To date I’ve only lost two birds to something other than predators. One got her neck caught in the fork of a honeysuckle bush and basically hung herself, the other was an adult bird that died 2 days after we got her. Since this works for me I do not plan on changing. I’m not claiming what I do is what you should also do, however if it works for me you might want to consider it for your flock.
For whatever reason the hours of daylight, more specifically the lack there of, affect the number if eggs your hens will lay. That is why you get greatly reduced numbers of eggs in the winter time. For those of us that sell eggs to pay for the feed try to reduce this effect by adding supplemental light to the coop to simulate the longer days of summer. However you do not want the light on all night so many will put it, but that means you have to adjust it as the time the sun down goes down changes. I found a timer/dusk sensor combination in which it turns on at dusk and stays on for 2, 4, 6 or 8 hours. We have less than 10 hours of daylight here in S.E. Michigan in winter so I set it for 6 hours during the darkest months. For a light I just use a simple shop type light with an aluminium reflector behind it. I don’t see the one I have anymore at Amazon, but something like this is what I have. Below are pictures of my coop. Not a very pretty setup, but it will do until I can make it better.
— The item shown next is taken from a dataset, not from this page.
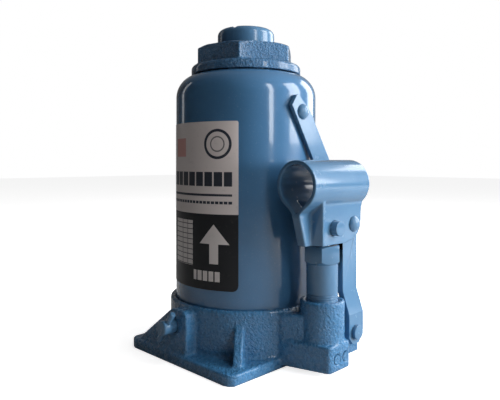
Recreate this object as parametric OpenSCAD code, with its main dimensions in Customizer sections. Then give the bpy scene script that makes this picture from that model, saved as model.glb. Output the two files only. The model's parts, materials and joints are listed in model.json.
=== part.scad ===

I’m planing on an upgrade and thinking about just mounting an exterior light inside the coop. Home Depot has a selection in the $5-$10 range. Since I have a home automation system in my house I can take advantage of this. There is a LED bulb in the $30 range that has an internal switch that can be controlled by my home system. The system I have has the feature of turning on at dusk and setting an off time, for example the security lights on the garage come on at dusk and go off at 11PM. This gives me the advantage of turning the light on a schedule from the central controller or turn it on or off from my smart phone.